The policy gap driving the yen down

At the start of 2026, markets priced in two Federal Reserve rate cuts. That view has fully reversed: the probability of a Fed rate hike by December has risen to 80%, and implied rates from U.S. Treasury futures have climbed from 3.05% to 3.95%. The Bank of Japan has held its cautious line instead, with year-end implied rates slipping from 1.29% to 1.20% despite inflation running above target. This widening rate gap keeps fueling yen carry trades, where investors borrow yen cheaply to buy higher-yielding dollar assets.

External pressures add to the strain. Japan's reliance on Middle East energy imports leaves it exposed to oil-price risk premiums, and foreign investors net-bought ¥10.2 trillion of Japanese stocks in the first 24 weeks while hedging their currency exposure, which generates steady yen selling.

Why intervention keeps failing

ING Groep noted that the July 2 slide, which pushed USD/JPY below 161.0, may reflect covert Bank of Japan intervention timed to thin holiday liquidity around U.S. Independence Day. Yet the bank cautions that such moves treat symptoms, not causes. Between April and May, Japan's Ministry of Finance deployed a record ¥11.7 trillion (USD 73.6 billion) to push the pair into the 155–156 range, only for it to fully retrace within less than two months. Japan holds USD 1.094 trillion in reserves as of end-May, but roughly 70% sits in U.S. Treasuries, so heavy selling to fund intervention would lift Treasury yields and constrain further action.

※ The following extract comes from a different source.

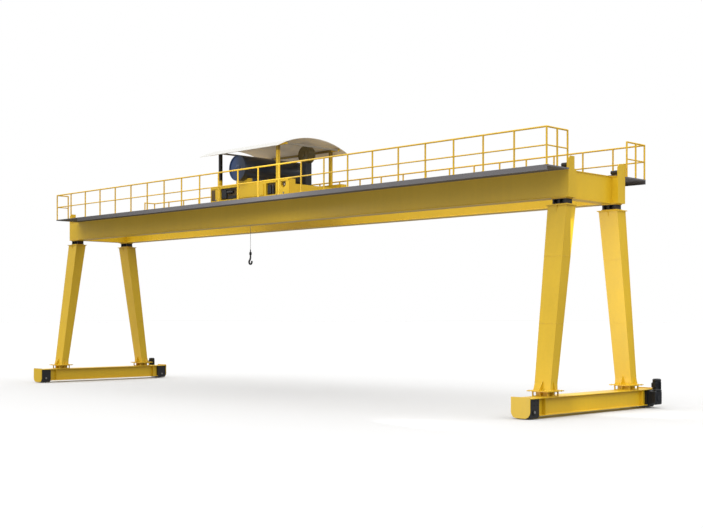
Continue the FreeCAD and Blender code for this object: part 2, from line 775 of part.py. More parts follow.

Crowded shorts raise reversal risk

Positioning is stretched. As of June 22, CFTC data showed net yen short positions of USD 11.3 billion, near a two-year peak and comparable to July 2024, when intervention paired with an interest rate hike drove a sharp yen rally. On the charts, the primary upside target sits at 163.64, the 100% Fibonacci extension of the January–April rally, while support at 160.9 marks the 20-day moving average; a decisive break lower opens the way toward 157.6–158.0.